**Exercise**. Quote exactly, and only, the lines from the one with "label = index + 1" down to the one with "point = shown.matrix_world", both included.

------

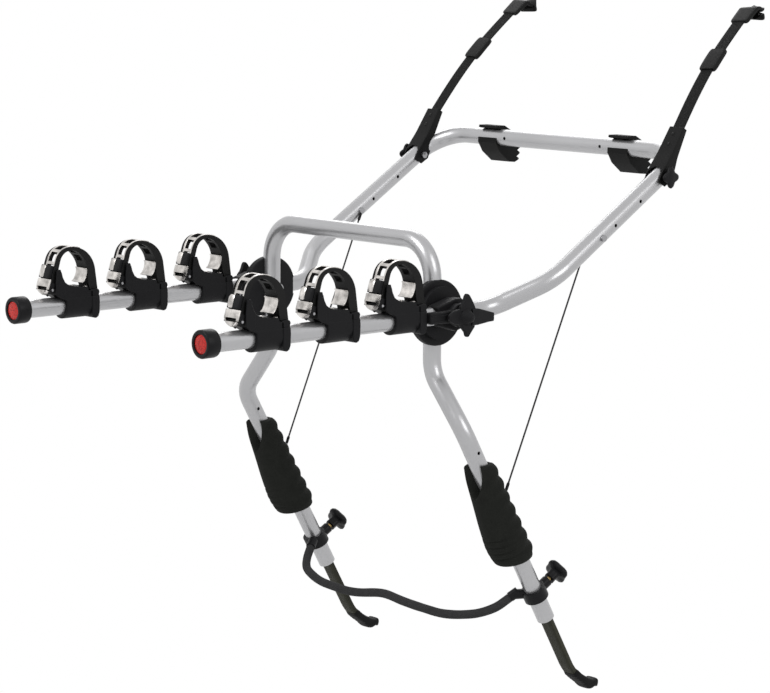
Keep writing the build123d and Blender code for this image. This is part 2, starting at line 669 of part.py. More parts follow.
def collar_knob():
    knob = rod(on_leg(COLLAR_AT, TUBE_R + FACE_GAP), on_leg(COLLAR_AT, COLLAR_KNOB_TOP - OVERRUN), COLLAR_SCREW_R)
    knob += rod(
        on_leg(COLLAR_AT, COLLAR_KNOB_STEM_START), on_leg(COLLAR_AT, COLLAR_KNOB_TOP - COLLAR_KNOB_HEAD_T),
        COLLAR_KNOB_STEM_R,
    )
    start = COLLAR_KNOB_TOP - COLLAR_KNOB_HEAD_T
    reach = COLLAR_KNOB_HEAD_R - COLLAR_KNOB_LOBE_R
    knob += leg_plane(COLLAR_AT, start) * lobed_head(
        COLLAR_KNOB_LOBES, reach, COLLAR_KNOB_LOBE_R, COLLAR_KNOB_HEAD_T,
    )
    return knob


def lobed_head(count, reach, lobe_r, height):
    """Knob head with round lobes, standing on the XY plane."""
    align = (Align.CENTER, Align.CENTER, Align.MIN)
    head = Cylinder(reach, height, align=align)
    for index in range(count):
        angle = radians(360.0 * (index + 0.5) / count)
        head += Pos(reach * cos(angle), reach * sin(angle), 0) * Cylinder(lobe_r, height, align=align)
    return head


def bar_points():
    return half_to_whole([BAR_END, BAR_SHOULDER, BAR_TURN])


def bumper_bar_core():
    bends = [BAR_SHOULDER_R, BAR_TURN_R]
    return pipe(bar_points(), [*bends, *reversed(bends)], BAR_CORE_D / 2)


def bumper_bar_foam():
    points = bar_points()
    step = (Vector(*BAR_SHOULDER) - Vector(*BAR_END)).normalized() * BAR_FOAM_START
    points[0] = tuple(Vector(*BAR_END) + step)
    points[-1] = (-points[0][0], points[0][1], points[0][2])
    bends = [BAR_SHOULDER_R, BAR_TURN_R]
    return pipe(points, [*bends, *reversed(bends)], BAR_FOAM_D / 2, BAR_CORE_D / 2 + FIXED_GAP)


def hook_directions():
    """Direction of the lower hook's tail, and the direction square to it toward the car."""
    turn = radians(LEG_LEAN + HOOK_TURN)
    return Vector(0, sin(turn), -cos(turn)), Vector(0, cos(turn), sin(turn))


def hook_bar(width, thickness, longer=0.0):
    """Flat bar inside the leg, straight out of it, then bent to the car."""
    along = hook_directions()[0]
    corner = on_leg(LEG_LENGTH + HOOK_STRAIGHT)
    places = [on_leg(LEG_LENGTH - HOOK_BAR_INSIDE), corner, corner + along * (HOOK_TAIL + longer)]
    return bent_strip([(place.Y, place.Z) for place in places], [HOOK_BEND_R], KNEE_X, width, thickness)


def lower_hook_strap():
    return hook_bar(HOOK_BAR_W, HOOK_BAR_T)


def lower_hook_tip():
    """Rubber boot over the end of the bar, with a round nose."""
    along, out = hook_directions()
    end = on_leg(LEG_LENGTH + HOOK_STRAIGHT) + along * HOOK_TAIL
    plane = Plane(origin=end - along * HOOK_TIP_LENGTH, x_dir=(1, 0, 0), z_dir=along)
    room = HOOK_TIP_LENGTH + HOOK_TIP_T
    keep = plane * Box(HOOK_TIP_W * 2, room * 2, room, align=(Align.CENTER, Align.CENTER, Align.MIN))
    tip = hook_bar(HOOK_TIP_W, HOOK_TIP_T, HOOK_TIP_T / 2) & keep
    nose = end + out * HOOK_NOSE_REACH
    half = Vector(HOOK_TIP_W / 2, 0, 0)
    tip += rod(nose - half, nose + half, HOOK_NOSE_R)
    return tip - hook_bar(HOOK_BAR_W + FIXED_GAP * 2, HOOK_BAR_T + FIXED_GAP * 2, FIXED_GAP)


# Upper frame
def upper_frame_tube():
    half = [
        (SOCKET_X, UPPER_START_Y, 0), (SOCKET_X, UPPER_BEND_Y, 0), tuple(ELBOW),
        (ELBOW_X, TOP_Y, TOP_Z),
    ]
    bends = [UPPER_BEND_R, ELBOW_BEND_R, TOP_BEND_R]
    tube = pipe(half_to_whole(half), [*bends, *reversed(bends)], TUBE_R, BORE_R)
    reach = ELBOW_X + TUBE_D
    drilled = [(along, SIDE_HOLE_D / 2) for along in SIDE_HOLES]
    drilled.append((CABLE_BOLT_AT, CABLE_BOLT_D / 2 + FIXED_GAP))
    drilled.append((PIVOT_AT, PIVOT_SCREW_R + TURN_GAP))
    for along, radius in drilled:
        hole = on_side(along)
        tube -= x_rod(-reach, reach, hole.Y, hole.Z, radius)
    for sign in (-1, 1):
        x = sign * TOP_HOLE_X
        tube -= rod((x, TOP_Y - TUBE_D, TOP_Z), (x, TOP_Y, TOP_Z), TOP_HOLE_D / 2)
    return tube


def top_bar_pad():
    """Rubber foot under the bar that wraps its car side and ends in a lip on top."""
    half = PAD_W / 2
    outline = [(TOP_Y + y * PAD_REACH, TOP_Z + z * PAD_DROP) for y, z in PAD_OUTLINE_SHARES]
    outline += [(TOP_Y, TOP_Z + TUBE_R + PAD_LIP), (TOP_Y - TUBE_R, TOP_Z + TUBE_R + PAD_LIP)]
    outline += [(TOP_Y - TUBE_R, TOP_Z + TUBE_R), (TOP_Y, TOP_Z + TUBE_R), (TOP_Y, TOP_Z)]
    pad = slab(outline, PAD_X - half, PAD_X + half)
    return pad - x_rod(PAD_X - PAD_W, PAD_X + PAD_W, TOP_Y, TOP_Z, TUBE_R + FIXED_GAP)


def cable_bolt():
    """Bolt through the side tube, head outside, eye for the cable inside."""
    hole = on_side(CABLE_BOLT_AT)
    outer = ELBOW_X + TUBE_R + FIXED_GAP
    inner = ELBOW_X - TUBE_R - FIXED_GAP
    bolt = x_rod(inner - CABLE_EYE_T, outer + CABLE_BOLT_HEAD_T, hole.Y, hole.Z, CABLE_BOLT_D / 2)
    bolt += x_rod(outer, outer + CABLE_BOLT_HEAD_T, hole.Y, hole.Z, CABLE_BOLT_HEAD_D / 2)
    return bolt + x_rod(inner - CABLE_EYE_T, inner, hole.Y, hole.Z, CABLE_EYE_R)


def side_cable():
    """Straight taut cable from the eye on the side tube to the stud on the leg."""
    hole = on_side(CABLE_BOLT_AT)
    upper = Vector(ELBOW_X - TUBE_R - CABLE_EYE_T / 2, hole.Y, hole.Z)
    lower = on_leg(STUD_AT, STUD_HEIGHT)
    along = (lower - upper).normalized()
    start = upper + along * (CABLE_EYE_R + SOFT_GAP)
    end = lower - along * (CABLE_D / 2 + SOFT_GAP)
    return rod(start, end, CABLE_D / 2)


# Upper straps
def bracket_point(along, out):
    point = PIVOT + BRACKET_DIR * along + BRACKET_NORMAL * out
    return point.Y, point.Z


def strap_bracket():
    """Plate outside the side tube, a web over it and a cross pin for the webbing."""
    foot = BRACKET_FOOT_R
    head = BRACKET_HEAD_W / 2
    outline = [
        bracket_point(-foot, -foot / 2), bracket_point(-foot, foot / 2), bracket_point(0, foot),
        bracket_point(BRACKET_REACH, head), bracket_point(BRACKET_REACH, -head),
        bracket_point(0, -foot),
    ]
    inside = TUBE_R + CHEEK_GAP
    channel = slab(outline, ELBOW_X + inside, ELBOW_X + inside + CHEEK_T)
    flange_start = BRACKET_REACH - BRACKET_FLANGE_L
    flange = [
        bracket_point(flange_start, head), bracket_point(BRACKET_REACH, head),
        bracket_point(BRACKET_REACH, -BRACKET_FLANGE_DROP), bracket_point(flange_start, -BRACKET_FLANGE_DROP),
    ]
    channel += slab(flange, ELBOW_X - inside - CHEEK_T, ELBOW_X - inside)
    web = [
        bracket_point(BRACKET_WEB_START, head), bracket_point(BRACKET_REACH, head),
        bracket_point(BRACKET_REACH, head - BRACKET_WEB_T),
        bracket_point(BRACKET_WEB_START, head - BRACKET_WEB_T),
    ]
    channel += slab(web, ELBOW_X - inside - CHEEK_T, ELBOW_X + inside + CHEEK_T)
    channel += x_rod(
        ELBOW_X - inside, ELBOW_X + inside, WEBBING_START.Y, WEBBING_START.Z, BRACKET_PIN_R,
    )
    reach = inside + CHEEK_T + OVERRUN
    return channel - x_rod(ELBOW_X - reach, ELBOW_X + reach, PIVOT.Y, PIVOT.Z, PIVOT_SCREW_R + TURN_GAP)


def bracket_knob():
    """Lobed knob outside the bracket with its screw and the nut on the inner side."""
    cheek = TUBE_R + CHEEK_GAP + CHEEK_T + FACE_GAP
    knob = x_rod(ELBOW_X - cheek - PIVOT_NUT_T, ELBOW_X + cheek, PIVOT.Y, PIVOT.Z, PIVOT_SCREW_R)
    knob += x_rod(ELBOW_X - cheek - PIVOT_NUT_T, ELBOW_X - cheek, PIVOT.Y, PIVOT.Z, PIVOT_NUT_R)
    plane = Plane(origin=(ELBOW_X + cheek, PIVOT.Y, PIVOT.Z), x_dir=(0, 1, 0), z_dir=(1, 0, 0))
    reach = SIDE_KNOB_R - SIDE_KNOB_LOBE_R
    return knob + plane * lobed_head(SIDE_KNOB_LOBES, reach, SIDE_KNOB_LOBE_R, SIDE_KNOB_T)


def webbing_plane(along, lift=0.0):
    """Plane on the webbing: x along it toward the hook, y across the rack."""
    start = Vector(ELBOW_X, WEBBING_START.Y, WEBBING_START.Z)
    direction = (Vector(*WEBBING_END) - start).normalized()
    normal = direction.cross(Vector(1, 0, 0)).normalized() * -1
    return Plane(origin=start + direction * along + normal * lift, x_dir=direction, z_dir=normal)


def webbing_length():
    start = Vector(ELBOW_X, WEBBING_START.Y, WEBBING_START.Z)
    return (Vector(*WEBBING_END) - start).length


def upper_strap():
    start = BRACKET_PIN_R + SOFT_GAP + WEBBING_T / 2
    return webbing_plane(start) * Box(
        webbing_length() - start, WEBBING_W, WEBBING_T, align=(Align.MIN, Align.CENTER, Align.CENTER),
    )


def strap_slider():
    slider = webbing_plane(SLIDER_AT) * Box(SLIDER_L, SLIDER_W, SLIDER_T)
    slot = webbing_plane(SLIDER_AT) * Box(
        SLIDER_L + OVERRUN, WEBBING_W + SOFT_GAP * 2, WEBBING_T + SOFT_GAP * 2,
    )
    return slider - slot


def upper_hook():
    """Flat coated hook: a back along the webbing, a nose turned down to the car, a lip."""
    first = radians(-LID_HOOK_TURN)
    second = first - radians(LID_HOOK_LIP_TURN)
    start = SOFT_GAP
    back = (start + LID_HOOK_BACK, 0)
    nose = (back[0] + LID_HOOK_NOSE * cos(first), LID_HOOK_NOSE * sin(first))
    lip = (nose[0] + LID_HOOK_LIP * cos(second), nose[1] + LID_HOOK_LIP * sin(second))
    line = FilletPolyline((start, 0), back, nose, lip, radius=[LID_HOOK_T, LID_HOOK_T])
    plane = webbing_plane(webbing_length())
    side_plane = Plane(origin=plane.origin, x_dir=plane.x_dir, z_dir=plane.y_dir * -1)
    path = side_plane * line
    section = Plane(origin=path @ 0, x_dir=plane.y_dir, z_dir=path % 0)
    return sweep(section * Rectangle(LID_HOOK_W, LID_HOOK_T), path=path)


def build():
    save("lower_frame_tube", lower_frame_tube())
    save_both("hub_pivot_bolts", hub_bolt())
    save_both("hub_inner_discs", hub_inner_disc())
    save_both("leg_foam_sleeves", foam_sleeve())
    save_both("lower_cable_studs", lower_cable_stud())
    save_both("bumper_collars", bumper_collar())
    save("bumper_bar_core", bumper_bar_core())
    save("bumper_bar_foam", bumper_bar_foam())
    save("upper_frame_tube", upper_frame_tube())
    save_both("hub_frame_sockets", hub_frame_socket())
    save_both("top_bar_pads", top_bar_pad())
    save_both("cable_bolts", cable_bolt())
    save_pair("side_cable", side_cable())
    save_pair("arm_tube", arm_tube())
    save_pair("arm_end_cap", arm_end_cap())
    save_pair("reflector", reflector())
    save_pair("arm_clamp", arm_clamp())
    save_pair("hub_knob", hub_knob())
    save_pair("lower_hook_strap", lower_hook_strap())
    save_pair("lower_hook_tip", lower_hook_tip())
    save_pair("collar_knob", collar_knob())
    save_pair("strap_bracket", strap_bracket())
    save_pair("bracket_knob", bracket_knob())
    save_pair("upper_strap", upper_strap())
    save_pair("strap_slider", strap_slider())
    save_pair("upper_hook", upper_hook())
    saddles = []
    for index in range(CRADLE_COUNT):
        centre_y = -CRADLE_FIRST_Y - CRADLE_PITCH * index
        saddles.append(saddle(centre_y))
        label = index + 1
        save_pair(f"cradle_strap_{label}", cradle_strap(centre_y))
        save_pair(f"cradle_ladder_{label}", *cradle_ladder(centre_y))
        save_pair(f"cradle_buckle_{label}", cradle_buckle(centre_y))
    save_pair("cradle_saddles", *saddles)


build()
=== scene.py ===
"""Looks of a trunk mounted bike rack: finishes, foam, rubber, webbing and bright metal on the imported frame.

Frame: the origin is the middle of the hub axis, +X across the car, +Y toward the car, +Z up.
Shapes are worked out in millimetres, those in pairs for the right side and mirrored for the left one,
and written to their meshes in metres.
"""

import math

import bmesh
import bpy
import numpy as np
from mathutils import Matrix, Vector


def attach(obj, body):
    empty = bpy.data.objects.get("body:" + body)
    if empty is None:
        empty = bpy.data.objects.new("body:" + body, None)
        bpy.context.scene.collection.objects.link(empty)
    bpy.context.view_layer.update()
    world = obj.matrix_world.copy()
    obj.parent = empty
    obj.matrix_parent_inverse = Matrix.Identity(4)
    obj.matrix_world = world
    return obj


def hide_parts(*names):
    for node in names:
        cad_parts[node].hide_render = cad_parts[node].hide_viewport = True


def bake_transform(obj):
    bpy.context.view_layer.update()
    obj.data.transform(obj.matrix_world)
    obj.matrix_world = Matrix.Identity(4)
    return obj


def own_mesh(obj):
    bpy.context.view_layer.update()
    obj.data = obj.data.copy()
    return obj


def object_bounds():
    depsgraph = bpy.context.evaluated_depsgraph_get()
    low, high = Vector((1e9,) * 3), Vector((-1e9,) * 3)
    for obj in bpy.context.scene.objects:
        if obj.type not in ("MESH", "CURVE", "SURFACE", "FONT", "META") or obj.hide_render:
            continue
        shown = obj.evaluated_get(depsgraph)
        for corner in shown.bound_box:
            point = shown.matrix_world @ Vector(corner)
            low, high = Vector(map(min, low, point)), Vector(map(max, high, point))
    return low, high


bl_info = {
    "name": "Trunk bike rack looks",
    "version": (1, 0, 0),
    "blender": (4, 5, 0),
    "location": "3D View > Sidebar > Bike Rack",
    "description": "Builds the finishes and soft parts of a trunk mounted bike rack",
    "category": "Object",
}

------

**Complete answer**.
        label = index + 1
        save_pair(f"cradle_strap_{label}", cradle_strap(centre_y))
        save_pair(f"cradle_ladder_{label}", *cradle_ladder(centre_y))
        save_pair(f"cradle_buckle_{label}", cradle_buckle(centre_y))
    save_pair("cradle_saddles", *saddles)


build()
=== scene.py ===
"""Looks of a trunk mounted bike rack: finishes, foam, rubber, webbing and bright metal on the imported frame.

Frame: the origin is the middle of the hub axis, +X across the car, +Y toward the car, +Z up.
Shapes are worked out in millimetres, those in pairs for the right side and mirrored for the left one,
and written to their meshes in metres.
"""

import math

import bmesh
import bpy
import numpy as np
from mathutils import Matrix, Vector


def attach(obj, body):
    empty = bpy.data.objects.get("body:" + body)
    if empty is None:
        empty = bpy.data.objects.new("body:" + body, None)
        bpy.context.scene.collection.objects.link(empty)
    bpy.context.view_layer.update()
    world = obj.matrix_world.copy()
    obj.parent = empty
    obj.matrix_parent_inverse = Matrix.Identity(4)
    obj.matrix_world = world
    return obj


def hide_parts(*names):
    for node in names:
        cad_parts[node].hide_render = cad_parts[node].hide_viewport = True


def bake_transform(obj):
    bpy.context.view_layer.update()
    obj.data.transform(obj.matrix_world)
    obj.matrix_world = Matrix.Identity(4)
    return obj


def own_mesh(obj):
    bpy.context.view_layer.update()
    obj.data = obj.data.copy()
    return obj


def object_bounds():
    depsgraph = bpy.context.evaluated_depsgraph_get()
    low, high = Vector((1e9,) * 3), Vector((-1e9,) * 3)
    for obj in bpy.context.scene.objects:
        if obj.type not in ("MESH", "CURVE", "SURFACE", "FONT", "META") or obj.hide_render:
            continue
        shown = obj.evaluated_get(depsgraph)
        for corner in shown.bound_box:
            point = shown.matrix_world @ Vector(corner)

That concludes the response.